__DESCRIPTION OF THE TASK__:
Look below for the line containing "return ball" and the line containing "imported = [obj"; repeat exactly those two lines and all lines between them, and nothing else.

* * * * * * * * *

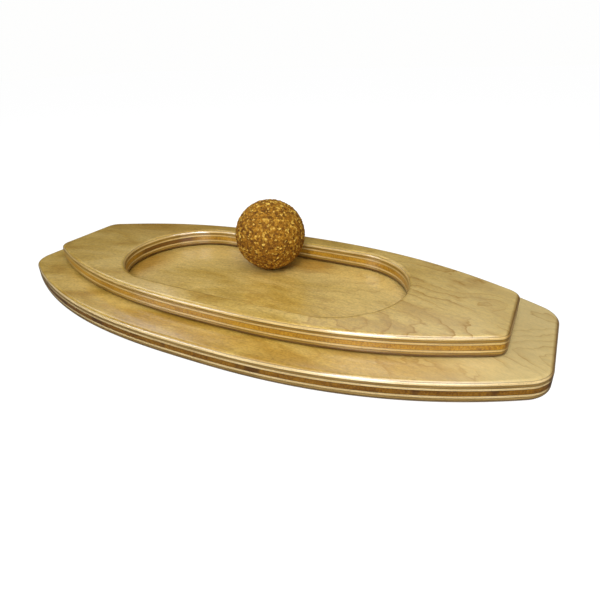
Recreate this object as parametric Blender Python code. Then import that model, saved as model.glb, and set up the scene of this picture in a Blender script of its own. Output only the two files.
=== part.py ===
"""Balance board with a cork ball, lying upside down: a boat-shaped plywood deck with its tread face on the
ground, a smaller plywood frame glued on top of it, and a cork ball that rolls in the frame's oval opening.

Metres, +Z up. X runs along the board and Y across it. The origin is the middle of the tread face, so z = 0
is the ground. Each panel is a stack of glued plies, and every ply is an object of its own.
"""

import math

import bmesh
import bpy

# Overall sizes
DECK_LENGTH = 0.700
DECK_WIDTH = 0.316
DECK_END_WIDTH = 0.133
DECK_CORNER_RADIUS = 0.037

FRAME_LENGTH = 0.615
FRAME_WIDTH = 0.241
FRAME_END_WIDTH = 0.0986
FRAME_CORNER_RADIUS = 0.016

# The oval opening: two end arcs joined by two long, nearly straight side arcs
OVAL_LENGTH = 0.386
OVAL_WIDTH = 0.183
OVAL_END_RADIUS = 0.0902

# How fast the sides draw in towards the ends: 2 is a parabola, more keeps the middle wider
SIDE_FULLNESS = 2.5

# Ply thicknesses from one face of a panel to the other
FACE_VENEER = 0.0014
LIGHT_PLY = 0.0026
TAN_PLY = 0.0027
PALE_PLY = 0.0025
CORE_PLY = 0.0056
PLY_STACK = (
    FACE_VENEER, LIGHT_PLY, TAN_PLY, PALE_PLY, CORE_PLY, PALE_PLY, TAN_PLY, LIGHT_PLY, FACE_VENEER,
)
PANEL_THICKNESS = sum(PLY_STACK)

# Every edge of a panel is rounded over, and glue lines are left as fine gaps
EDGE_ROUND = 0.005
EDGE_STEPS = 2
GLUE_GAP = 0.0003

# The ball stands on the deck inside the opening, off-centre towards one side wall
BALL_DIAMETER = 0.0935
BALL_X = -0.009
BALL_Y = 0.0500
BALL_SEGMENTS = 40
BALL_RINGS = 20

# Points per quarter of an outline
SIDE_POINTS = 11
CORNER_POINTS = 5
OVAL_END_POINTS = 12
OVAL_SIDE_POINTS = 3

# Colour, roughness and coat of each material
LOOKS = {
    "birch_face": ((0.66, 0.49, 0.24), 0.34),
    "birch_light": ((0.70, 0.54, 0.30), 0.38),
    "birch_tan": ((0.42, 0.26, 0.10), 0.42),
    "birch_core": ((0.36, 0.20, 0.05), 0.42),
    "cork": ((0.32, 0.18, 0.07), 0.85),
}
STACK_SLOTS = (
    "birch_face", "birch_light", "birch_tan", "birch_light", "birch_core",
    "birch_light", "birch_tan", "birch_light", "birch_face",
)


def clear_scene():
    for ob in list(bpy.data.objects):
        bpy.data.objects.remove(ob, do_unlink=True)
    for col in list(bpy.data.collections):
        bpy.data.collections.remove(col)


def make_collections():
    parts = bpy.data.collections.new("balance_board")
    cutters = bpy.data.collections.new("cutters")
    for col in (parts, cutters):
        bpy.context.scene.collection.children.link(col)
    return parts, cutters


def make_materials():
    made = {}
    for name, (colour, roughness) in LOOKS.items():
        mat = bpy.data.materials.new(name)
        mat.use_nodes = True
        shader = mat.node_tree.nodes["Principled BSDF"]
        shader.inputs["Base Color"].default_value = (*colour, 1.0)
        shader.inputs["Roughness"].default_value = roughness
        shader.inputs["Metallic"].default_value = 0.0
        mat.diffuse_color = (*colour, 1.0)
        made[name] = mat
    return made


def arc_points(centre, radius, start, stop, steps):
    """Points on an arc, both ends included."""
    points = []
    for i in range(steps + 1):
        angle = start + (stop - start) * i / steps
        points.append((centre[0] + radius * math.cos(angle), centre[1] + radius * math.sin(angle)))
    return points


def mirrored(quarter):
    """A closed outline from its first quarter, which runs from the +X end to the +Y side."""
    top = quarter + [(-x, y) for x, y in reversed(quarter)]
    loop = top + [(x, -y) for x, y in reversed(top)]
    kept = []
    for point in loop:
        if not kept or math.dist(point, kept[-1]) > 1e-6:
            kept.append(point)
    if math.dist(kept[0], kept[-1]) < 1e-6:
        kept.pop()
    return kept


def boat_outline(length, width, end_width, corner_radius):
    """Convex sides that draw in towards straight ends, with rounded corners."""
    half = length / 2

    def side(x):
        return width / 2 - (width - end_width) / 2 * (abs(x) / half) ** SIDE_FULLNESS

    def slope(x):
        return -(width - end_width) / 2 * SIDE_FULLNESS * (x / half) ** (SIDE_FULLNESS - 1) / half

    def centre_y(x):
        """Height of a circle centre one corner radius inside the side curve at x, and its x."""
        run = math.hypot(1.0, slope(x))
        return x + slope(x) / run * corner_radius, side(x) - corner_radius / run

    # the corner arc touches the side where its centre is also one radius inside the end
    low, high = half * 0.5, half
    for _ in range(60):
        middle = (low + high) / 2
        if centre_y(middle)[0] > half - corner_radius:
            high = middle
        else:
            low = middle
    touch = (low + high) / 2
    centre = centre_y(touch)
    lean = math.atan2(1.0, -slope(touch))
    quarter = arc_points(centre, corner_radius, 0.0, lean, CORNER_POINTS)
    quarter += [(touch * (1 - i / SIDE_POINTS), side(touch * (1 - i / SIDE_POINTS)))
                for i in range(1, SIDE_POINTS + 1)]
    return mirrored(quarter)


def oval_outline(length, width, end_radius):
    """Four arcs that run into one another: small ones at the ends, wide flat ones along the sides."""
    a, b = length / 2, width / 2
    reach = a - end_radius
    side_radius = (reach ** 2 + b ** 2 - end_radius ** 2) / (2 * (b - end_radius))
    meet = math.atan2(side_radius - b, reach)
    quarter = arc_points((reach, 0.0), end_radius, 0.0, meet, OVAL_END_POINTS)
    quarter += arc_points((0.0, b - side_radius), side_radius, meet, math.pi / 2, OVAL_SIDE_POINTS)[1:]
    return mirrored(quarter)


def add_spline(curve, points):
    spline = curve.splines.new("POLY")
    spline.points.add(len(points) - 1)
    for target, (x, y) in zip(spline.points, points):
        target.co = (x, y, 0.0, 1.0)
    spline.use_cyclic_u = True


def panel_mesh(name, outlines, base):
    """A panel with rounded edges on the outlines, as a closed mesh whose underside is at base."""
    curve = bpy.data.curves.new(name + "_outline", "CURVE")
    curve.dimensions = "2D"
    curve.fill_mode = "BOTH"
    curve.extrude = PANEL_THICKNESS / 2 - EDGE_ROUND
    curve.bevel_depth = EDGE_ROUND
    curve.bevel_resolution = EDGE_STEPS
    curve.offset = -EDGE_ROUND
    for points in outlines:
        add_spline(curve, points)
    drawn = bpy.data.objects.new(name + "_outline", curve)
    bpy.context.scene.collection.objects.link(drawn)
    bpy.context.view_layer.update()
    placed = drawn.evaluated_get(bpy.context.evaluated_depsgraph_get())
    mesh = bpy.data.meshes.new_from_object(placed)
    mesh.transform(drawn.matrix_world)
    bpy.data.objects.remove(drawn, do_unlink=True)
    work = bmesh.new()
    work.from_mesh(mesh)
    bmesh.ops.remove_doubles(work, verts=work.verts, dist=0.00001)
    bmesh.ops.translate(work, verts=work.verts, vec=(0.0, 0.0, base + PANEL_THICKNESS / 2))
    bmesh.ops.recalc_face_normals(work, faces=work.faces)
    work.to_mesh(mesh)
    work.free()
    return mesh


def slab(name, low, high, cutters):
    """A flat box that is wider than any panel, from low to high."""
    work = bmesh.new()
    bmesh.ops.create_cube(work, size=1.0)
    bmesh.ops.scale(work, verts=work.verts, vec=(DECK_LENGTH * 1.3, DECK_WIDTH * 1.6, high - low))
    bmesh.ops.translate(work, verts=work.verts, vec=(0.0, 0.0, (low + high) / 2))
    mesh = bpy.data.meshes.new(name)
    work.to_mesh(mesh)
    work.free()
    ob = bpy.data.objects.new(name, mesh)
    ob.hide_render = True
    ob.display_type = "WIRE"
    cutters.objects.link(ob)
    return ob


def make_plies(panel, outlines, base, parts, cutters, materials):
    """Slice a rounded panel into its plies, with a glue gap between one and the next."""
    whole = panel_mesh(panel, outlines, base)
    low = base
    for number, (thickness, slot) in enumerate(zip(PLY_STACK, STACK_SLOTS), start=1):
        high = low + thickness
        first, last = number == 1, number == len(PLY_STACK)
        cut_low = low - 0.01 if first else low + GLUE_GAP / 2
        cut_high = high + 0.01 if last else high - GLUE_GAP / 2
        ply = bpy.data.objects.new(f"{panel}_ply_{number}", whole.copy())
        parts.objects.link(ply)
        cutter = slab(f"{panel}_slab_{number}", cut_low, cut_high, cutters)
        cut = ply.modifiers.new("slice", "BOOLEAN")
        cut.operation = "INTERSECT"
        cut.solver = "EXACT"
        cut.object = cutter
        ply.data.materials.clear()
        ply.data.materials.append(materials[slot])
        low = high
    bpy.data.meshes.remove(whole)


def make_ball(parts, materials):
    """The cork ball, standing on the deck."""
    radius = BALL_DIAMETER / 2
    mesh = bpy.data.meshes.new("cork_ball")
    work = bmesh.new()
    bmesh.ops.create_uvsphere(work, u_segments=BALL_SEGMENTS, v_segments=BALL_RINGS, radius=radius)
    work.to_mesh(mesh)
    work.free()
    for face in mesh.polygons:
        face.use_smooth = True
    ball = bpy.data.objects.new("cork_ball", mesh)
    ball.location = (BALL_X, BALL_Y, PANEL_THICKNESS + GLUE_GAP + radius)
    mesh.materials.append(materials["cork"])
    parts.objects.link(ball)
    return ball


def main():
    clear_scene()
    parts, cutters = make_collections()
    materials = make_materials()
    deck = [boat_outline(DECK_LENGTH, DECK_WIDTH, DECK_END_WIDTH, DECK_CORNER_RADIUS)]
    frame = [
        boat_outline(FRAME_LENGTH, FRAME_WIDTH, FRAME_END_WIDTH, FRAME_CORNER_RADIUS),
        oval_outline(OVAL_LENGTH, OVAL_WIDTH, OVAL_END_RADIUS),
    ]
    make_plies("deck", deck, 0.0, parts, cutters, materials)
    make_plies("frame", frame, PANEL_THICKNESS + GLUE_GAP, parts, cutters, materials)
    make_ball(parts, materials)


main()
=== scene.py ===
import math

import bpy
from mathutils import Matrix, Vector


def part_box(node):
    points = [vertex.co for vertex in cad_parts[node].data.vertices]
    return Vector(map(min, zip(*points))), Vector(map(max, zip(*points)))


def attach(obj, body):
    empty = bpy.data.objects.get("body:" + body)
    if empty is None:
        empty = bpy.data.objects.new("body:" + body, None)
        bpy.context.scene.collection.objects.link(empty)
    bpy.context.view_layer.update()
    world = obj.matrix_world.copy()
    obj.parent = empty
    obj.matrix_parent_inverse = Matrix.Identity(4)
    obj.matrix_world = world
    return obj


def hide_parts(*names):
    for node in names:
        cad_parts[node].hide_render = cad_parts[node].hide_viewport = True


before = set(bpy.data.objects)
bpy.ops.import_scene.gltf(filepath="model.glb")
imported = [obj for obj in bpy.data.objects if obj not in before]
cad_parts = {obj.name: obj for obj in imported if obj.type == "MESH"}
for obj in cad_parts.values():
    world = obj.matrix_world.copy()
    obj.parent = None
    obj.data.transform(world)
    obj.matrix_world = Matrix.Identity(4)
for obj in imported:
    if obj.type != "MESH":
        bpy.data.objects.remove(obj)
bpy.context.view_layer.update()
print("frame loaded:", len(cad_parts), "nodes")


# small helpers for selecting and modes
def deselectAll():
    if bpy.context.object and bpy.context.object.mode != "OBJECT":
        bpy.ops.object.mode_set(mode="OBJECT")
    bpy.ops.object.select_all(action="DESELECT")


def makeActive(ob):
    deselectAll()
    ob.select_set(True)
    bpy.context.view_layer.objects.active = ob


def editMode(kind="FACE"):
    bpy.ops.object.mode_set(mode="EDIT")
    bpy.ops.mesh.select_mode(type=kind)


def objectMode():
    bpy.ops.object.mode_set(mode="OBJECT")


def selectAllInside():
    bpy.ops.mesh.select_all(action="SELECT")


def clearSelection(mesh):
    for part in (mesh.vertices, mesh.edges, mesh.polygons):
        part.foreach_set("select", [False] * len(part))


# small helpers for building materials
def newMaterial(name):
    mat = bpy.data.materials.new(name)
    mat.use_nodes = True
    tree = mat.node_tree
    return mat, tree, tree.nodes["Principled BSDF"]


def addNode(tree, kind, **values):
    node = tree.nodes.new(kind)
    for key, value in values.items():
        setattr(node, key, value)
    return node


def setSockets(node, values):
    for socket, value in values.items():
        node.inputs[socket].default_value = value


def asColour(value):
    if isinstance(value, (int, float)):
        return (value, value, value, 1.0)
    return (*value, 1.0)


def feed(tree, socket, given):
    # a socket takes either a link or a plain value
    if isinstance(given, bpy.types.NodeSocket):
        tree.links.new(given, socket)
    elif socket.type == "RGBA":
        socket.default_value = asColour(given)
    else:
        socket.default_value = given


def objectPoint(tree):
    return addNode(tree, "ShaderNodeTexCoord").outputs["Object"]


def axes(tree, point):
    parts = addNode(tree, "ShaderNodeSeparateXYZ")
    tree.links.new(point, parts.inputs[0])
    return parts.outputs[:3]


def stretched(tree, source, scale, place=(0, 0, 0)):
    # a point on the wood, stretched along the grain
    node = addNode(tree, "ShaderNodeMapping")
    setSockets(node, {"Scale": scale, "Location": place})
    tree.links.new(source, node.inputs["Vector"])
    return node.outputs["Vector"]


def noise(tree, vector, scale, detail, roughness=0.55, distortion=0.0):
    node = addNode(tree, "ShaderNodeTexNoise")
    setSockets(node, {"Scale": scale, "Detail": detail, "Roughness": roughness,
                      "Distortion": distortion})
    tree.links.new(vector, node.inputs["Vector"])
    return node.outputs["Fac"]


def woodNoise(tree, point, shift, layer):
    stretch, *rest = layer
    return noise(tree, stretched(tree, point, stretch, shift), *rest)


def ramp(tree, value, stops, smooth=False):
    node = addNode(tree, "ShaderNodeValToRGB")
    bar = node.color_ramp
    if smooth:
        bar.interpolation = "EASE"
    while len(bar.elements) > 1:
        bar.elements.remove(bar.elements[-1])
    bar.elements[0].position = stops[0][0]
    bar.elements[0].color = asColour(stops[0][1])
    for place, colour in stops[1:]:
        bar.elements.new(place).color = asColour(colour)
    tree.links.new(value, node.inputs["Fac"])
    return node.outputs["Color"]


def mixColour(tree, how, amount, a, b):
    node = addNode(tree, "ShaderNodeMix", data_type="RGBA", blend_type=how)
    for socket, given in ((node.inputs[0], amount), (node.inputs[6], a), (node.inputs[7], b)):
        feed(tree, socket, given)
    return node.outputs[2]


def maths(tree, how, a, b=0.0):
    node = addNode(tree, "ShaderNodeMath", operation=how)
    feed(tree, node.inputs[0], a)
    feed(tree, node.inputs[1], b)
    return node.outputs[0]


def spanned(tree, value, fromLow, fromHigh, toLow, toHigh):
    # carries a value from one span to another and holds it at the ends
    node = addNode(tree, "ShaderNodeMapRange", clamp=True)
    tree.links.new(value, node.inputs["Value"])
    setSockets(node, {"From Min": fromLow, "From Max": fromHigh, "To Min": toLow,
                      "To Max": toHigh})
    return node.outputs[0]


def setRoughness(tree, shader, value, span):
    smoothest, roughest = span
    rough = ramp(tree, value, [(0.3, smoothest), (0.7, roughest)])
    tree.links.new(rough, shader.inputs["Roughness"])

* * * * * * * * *

__ANSWER TO THE TASK__:
    return ball


def main():
    clear_scene()
    parts, cutters = make_collections()
    materials = make_materials()
    deck = [boat_outline(DECK_LENGTH, DECK_WIDTH, DECK_END_WIDTH, DECK_CORNER_RADIUS)]
    frame = [
        boat_outline(FRAME_LENGTH, FRAME_WIDTH, FRAME_END_WIDTH, FRAME_CORNER_RADIUS),
        oval_outline(OVAL_LENGTH, OVAL_WIDTH, OVAL_END_RADIUS),
    ]
    make_plies("deck", deck, 0.0, parts, cutters, materials)
    make_plies("frame", frame, PANEL_THICKNESS + GLUE_GAP, parts, cutters, materials)
    make_ball(parts, materials)


main()
=== scene.py ===
import math

import bpy
from mathutils import Matrix, Vector


def part_box(node):
    points = [vertex.co for vertex in cad_parts[node].data.vertices]
    return Vector(map(min, zip(*points))), Vector(map(max, zip(*points)))


def attach(obj, body):
    empty = bpy.data.objects.get("body:" + body)
    if empty is None:
        empty = bpy.data.objects.new("body:" + body, None)
        bpy.context.scene.collection.objects.link(empty)
    bpy.context.view_layer.update()
    world = obj.matrix_world.copy()
    obj.parent = empty
    obj.matrix_parent_inverse = Matrix.Identity(4)
    obj.matrix_world = world
    return obj


def hide_parts(*names):
    for node in names:
        cad_parts[node].hide_render = cad_parts[node].hide_viewport = True


before = set(bpy.data.objects)
bpy.ops.import_scene.gltf(filepath="model.glb")
imported = [obj for obj in bpy.data.objects if obj not in before]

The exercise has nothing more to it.